Normally, financial statements are consistently prepared covering a one-year period. Some undertakings prefer to report for a 52-week period. IAS 1 does not preclude this practice, because the financial statements are unlikely to be materially different from those that would be presented for one year.

EXAMPLE-52-week period
You operate department stores. Your period is 52 weeks, so that you can end the period on a Sunday, and count inventory on a Monday.
13. Statement of financial position

Current/Non-current Distinction

An undertaking shall present current and non-current assets, and current and non-current liabilities, as separate classifications on the face of its statement of financial position, except when a presentation based on liquidity provides information that is more relevant.

When that exception applies, all assets and liabilities shall be presented broadly in order of liquidity.

EXAMPLE-Financial Institutions
Your firm is a financial institution, and you present your statement of financial position items broadly in order of liquidity (see IFRS 7 workbook).

For each asset and liability line item that combines amounts expected to be recovered (or settled)
no more than twelve months after the end of the reporting period, and
more than twelve months after the end of the reporting period,

an undertaking shall disclose the amount expected to be recovered (or settled) after more than twelve months.

When an undertaking supplies goods (or services) within a clearly identifiable operating cycle, separate classification of current and non-current assets (and liabilities) provides useful information, by distinguishing the net assets that are continuously circulating as working capital, from those used in long-term operations.


EXAMPLE-Current and non-current distinction based on operating cycle
Issue
An asset that satisfies any of the following criteria shall be classified as a current asset:

a) its realisation, sale or consumption is expected to occur in the undertaking’s normal operating cycle;
b) it is held for sale;
c) its realisation is expected to occur within twelve months after the date of the end of the reporting period; or
d) it is unrestricted cash or a cash equivalent.

Can an undertaking classify a receivable that it does not expect to realise within twelve months as a current asset in its statement of financial position?

Background
Undertaking A builds airplanes for national airlines. The average operating cycle is 15 months, based on the length of time it takes to build a plane. A’s management presents a classified balance sheet to distinguish its current and non-current assets and liabilities. The undertaking carries accounts receivable that it expects to realise in 15 months.

Solution
Yes, A should classify the receivable as a current asset, as it expects to realise the receivable in the normal course of its 15-month operating cycle.

The undertaking’s accounting policy note should describe the policy on classification of current and non-current items.

It also highlights assets that are expected to be converted into cash within the current operating cycle, and liabilities that are due for settlement within the same period.

An undertaking is permitted to present some of its assets and liabilities using a current/non-current classification, and others in order of liquidity, when this provides information that is more relevant.

The need for a mixed basis of presentation might arise when an undertaking has diverse operations.

Information about expected dates of conversion into cash of assets and liabilities is useful in assessing the liquidity, and solvency, of an undertaking. IFRS 7 requires disclosure of the maturity dates of financial assets, and financial liabilities.

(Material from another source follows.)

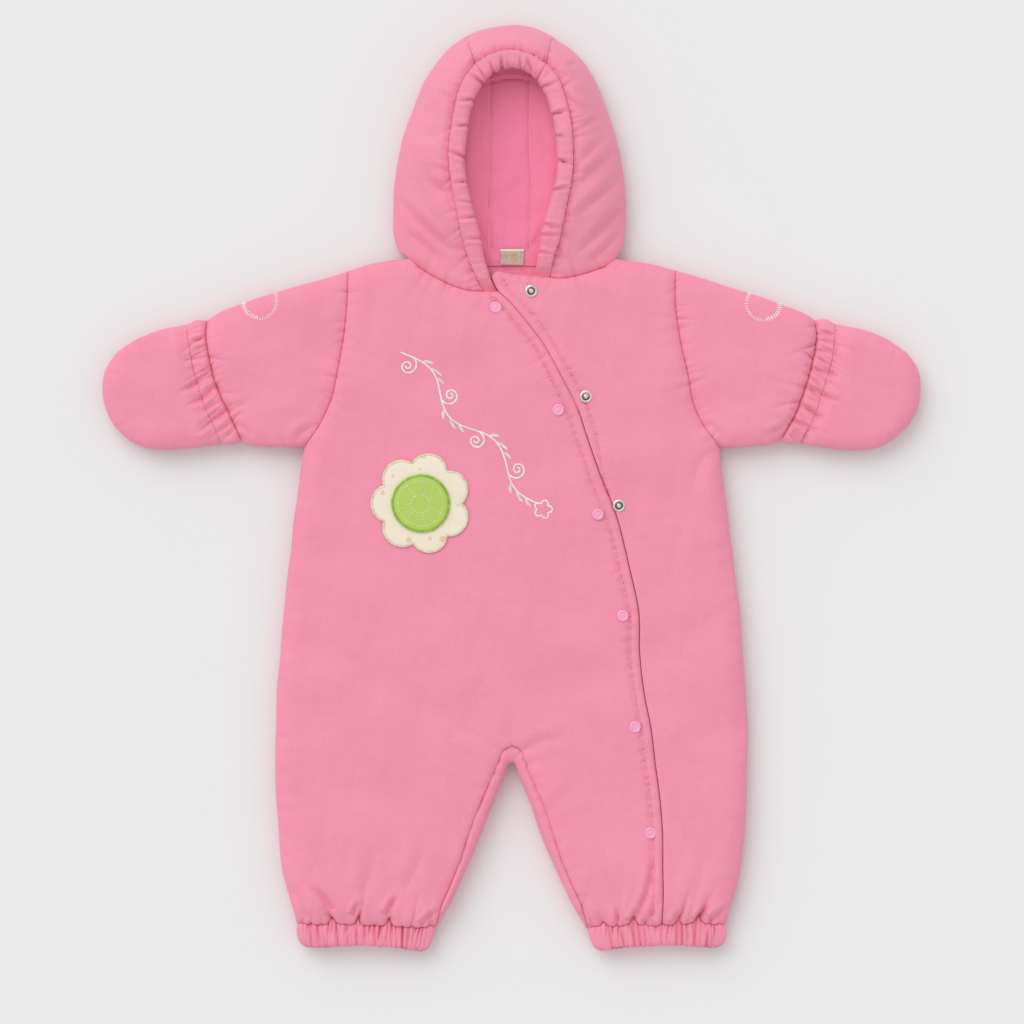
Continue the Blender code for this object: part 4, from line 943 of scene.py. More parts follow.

Financial assets include trade and other receivables, and financial liabilities include trade and other payables.

Information on the expected date of recovery and settlement of non-monetary assets and liabilities, such as inventories and provisions, is also useful, whether or not assets and liabilities are classified as current or non-current.

An undertaking discloses the amount of inventories that are expected to be sold more than twelve months after the end of the reporting period.